__Required work__: Quote the material below exactly as written, from the first line to the line that holds "const CORNER_RADIUS = 10;", endpoints included.

-- start Dataset content --

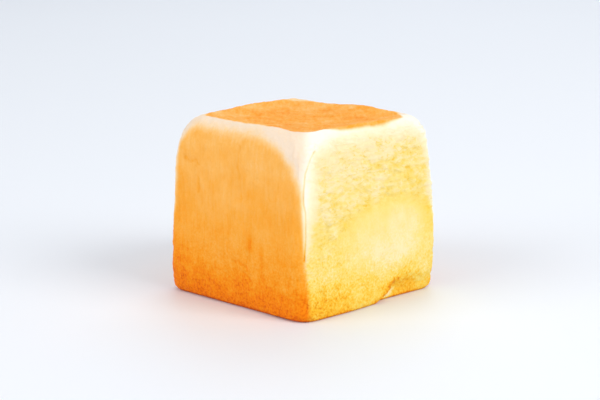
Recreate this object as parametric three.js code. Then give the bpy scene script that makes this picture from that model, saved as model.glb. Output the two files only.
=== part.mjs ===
// A small square tin loaf, baked in a lidded tin: one solid piece of bread.
// Millimetres, +Z up. The origin is the centre of the base. The loaf stands on z = 0 with its four
// sides facing along X and Y.
//
// The surface starts as the surface of a cube, each of its points named by three numbers from -1 to 1.
// Each step below then bends that cube a little further into the loaf.

import * as THREE from 'three';
import { mergeVertices } from 'three/addons/utils/BufferGeometryUtils.js';

// Driving dimensions.
const WIDTH = 120; // side of the square plan, at the widest level
const HEIGHT = 111; // base to the crest of the top edges, before the corners and the top sink

// Rounding of the long edges: how far each round reaches across and up or down.
const TOP_EDGE = { across: 9, along: 16 };
const BASE_EDGE = { across: 3, along: 4 };

// Radius of the four upright corners, seen from above.
const CORNER_RADIUS = 10;

// The sides swell from the base to the widest level, then draw in towards the top.
const WIDEST_LEVEL = 0.3; // share of the height
const BASE_TAPER = 0.98; // share of the full width left at the base
const TOP_TAPER = 0.94; // and at the top
const TOP_TAPER_POWER = 1.6;
const BASE_TAPER_POWER = 2;

// Each top corner is drawn along X and Y by its own amount, and all four sit lower than the edges
// between them.
const CORNER_PULLS = [
  { side: [1, -1], pull: [0, 0] },
  { side: [1, 1], pull: [-2.2, 0.5] },
  { side: [-1, 1], pull: [-3.3, -1.8] },
  { side: [-1, -1], pull: [5.4, -3.1] },
];
const CORNER_DROP = 2.6;

// The top has sunk into a shallow dish as the loaf cooled.
const DISH_DEPTH = 6;
const DISH_REACH = 0.82; // share of the half width where the dish starts
const DISH_POWER = 0.6; // under 1 gives a flat floor and steeper sides
const DISH_LEVEL = 0.8; // the dish moves only points above this share of the height

// The foot of the +X side stands out a little, up to a fold where two ends of the dough meet. The
// fold is a groove that slants up from the base.
const SIDE_SWELL = { depth: 1.4, middleY: -20, reachY: 26, height: 30 };
const FOLD = { depth: 2, footY: 3, lean: 1.1, halfWidth: 5, height: 24 };

// How finely the cube is divided, and how strongly the divisions crowd towards its edges.
const DIVISIONS = 20;
const CROWDING = 0.6;

const HALF_WIDTH = WIDTH / 2;

function ease(share) {
  const t = THREE.MathUtils.clamp(share, 0, 1);
  return t * t * (3 - 2 * t);
}

// Moves a coordinate towards the nearer end of -1 to 1, so that the rounds get more points.
function crowd(t) {
  return THREE.MathUtils.lerp(t, Math.sin((t * Math.PI) / 2), CROWDING);
}

// Rounds a square corner: a point on its two straight sides moves onto an elliptical arc that starts
// reachU and reachV from the corner at (cornerU, cornerV).
function roundOff(u, v, cornerU, cornerV, reachU, reachV) {
  const centreU = cornerU - Math.sign(cornerU) * reachU;
  const centreV = cornerV - Math.sign(cornerV) * reachV;
  const du = ((u - centreU) / reachU) * Math.sign(cornerU);
  const dv = ((v - centreV) / reachV) * Math.sign(cornerV);
  if (du <= 0 || dv <= 0) {
    return [u, v];
  }
  const length = Math.hypot(du, dv);
  return [
    centreU + (Math.sign(cornerU) * reachU * du) / length,
    centreV + (Math.sign(cornerV) * reachV * dv) / length,
  ];
}

// The upright section: distance out from the middle against height, with its two edges rounded.
// Heights are taken from the middle of the loaf here, so that top and base are alike.
function roundSection(out, rise) {
  const level = rise - HEIGHT / 2;
  const edge = level > 0 ? TOP_EDGE : BASE_EDGE;
  const end = level > 0 ? HEIGHT / 2 : -HEIGHT / 2;
  const [roundOut, roundLevel] = roundOff(out, level, HALF_WIDTH, end, edge.across, edge.along);
  return [roundOut, roundLevel + HEIGHT / 2];
}

// The plan: a direction on the unit square, with its corners rounded.
function roundPlan(u, v) {
  const share = CORNER_RADIUS / HALF_WIDTH;
  return roundOff(u, v, Math.sign(u), Math.sign(v), share, share);
}

function taperAt(level) {
  if (level > WIDEST_LEVEL) {
    const climb = (level - WIDEST_LEVEL) / (1 - WIDEST_LEVEL);
    return 1 - (1 - TOP_TAPER) * climb ** TOP_TAPER_POWER;
  }
  const drop = (WIDEST_LEVEL - level) / WIDEST_LEVEL;
  return 1 - (1 - BASE_TAPER) * drop ** BASE_TAPER_POWER;
}

function pullCorners(point) {
  const x = point.x / HALF_WIDTH;
  const y = point.y / HALF_WIDTH;
  const lift = (point.z / HEIGHT) ** 2;
  for (const { side, pull } of CORNER_PULLS) {
    const nearness = ((1 + side[0] * x) / 2) * ((1 + side[1] * y) / 2);
    point.x += lift * nearness * pull[0];
    point.y += lift * nearness * pull[1];
  }
  point.z -= lift * CORNER_DROP * (x * y) ** 2;
}

function dishTop(point) {
  if (point.z < HEIGHT * DISH_LEVEL) {
    return;
  }
  const reach = HALF_WIDTH * DISH_REACH;
  const across = Math.max(0, 1 - (point.x / reach) ** 2);
  const along = Math.max(0, 1 - (point.y / reach) ** 2);
  point.z -= DISH_DEPTH * (across * along) ** DISH_POWER;
}

// A smooth bump that is 1 at the middle and close to nothing two widths away.
function bump(distance, width) {
  return Math.exp(-((distance / width) ** 2));
}

function shapeFoot(point) {
  const sideNearness = ease(point.x / HALF_WIDTH);
  const swellFade = 1 - ease(point.z / SIDE_SWELL.height);
  const swell = SIDE_SWELL.depth * bump(point.y - SIDE_SWELL.middleY, SIDE_SWELL.reachY);
  const foldFade = 1 - ease(point.z / FOLD.height);
  const foldOffset = point.y - FOLD.footY - FOLD.lean * point.z;
  const groove = FOLD.depth * bump(foldOffset, FOLD.halfWidth);
  point.x += sideNearness * (swellFade * swell - foldFade * groove);
}

// The place on the loaf of one point of the cube.
function loafPoint(a, b, c) {
  const reach = Math.max(Math.abs(a), Math.abs(b));
  const [out, rise] = roundSection(reach * HALF_WIDTH, ((c + 1) / 2) * HEIGHT);
  const [u, v] = reach > 0 ? roundPlan(a / reach, b / reach) : [0, 0];
  const width = out * taperAt(rise / HEIGHT);
  const point = new THREE.Vector3(u * width, v * width, rise);
  pullCorners(point);
  dishTop(point);
  shapeFoot(point);
  return point;
}

function loafGeometry() {
  const cube = new THREE.BoxGeometry(2, 2, 2, DIVISIONS, DIVISIONS, DIVISIONS);
  cube.deleteAttribute('normal');
  cube.deleteAttribute('uv');
  const geometry = mergeVertices(cube);
  const position = geometry.attributes.position;
  for (let i = 0; i < position.count; i += 1) {
    const point = loafPoint(crowd(position.getX(i)), crowd(position.getY(i)), crowd(position.getZ(i)));
    position.setXYZ(i, point.x, point.y, point.z);
  }
  geometry.computeBoundingBox();
  const centre = geometry.boundingBox.getCenter(new THREE.Vector3());
  geometry.translate(-centre.x, -centre.y, 0);
  geometry.computeVertexNormals();
  return geometry;
}

const crust = new THREE.MeshStandardMaterial({ color: 0xf5ae52, roughness: 0.62, metalness: 0 });

const loaf = new THREE.Mesh(loafGeometry(), crust);
loaf.name = 'loaf';

const model = new THREE.Group();
model.add(loaf);

export default model;
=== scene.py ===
import collections
import math

import bmesh
import bpy
import numpy as np
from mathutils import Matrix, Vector, noise


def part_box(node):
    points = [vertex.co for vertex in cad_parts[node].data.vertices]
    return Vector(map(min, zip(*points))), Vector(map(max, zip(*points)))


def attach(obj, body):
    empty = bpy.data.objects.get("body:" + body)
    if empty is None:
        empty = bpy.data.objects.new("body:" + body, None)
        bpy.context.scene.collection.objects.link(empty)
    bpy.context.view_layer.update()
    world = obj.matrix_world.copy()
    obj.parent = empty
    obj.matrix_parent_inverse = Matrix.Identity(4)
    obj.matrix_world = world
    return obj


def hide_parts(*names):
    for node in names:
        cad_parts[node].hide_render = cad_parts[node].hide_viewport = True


# The looks of a small square tin loaf: one fine mesh of the whole loaf with a baked-crust material,
# on a pale floor in soft daylight.
#
# The loaf is worked out in millimetres, like the CAD model, and then fitted to the box that the loaf
# has in the frame, in metres. Its sides are called front (-Y), right (+X), back (+Y) and left (-X).
# A place on a side is given as (across, up): x or y, and z. A span is the pair of values between which
# something changes from absent to full, so a span that falls, such as (30, 0), means full low down.
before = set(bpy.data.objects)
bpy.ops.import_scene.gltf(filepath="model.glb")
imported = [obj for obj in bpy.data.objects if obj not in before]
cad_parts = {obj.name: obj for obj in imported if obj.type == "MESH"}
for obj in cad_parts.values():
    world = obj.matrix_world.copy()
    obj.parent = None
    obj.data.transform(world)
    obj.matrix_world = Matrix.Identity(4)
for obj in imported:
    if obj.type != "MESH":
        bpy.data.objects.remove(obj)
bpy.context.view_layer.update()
loaf_low, loaf_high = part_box("loaf")

# The body ------------------------------------------------------------------------------------------

HALF_WIDTH = 60
HEIGHT = 111
TOP_EDGE = (9, 16)  # how far the round of the top edges reaches, across and down
BASE_EDGE = (3, 4)
CORNER_RADIUS = 10
ROUNDER_CORNER = (-1, -1)  # this upright corner gets rounder towards the top
ROUNDER_BY = 8
ROUNDER_SPAN = (80, HEIGHT)
WIDEST_LEVEL = 0.3  # as a share of the height
BASE_TAPER = 0.99
TOP_TAPER = 0.94
TOP_TAPER_POWER = 1.6
CORNER_PULLS = (  # each upright corner, and how far its top leans along X and Y
    ((1, -1), (0, 0)),
    ((1, 1), (-2.2, 0.5)),
    ((-1, 1), (-3.3, -1.8)),
    ((-1, -1), (5.4, -3.1)),
)
CORNER_DROP = 3.8
DISH_DEPTH = 6  # of the sunken top
DISH_REACH = 0.82 * HALF_WIDTH
DISH_POWER = 0.6
DISH_LEVEL = 0.8 * HEIGHT  # only what is above this sinks
SWELL_DEPTH = 1.4  # the foot of the right side swells
SWELL_MIDDLE_Y = -20
SWELL_REACH_Y = 26
SWELL_SPAN = (30, 0)

DIVISIONS = 128  # along each edge of the cube that the mesh starts from
CROWDING = 0.25  # how much the divisions crowd towards the edges
UV_MARGIN = 0.01  # round each side of the cube in the sheet of UVs, as a share of the side
NEARLY_ZERO = 1e-9  # keeps divisions safe

# Relief of the skin --------------------------------------------------------------------------------

# Noise whose features measure sizes along X, Y and Z. Its start is its place in the endless noise.
Waves = collections.namedtuple("Waves", "sizes octaves height start")

SWAY = Waves((42, 42, 40), 2, 1.3, 0)
DIMPLES = Waves((6, 6, 5), 3, 0.35, 3)
PORES = Waves((1.9, 1.9, 1.9), 2, 0.25, 11)
PORES_LEAST = 0.35
PORES_SPAN = (55, 10)
WARP = Waves((14, 14, 14), 2, 5, 7)  # moves places a little, so that creases wander
WARP_SHARES = (0.3, 0.3, 1)
CRUMPLES = Waves((5, 5, 1.9), 3, 1.1, 23)
CREASES = Waves((6.5, 6.5, 2.6), 3, 1, 31)
CREASE_SHARPNESS = 9
CREASE_DEPTH = 0.5
CREASE_BREAKS = Waves((9, 9, 6), 2, 1, 37)
CREASE_BREAK_SPAN = (-0.2, 0.2)
WRINKLES = Waves((2.6, 2.6, 17), 3, 0.45, 41)  # faint upright wrinkles of the front
WRINKLES_FROM = (35, 60)
WRINKLES_TO = (104, 90)
RELIEF_BASE_SPAN = (0, 2.5)  # all relief fades out towards the flat base
RELIEF_TOP_SPAN = (HEIGHT - 3, HEIGHT - 9)  # and the sides' own relief towards the top
SIDE_SOFTNESS = 2.5  # how far one side runs into the next round an upright corner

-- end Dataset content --

__Completed exercise__:
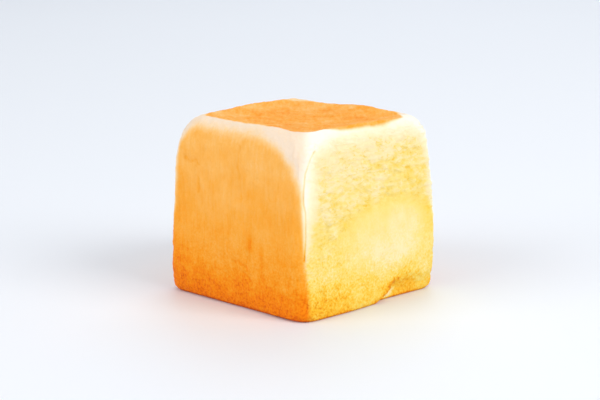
Recreate this object as parametric three.js code. Then give the bpy scene script that makes this picture from that model, saved as model.glb. Output the two files only.
=== part.mjs ===
// A small square tin loaf, baked in a lidded tin: one solid piece of bread.
// Millimetres, +Z up. The origin is the centre of the base. The loaf stands on z = 0 with its four
// sides facing along X and Y.
//
// The surface starts as the surface of a cube, each of its points named by three numbers from -1 to 1.
// Each step below then bends that cube a little further into the loaf.

import * as THREE from 'three';
import { mergeVertices } from 'three/addons/utils/BufferGeometryUtils.js';

// Driving dimensions.
const WIDTH = 120; // side of the square plan, at the widest level
const HEIGHT = 111; // base to the crest of the top edges, before the corners and the top sink

// Rounding of the long edges: how far each round reaches across and up or down.
const TOP_EDGE = { across: 9, along: 16 };
const BASE_EDGE = { across: 3, along: 4 };

// Radius of the four upright corners, seen from above.
const CORNER_RADIUS = 10;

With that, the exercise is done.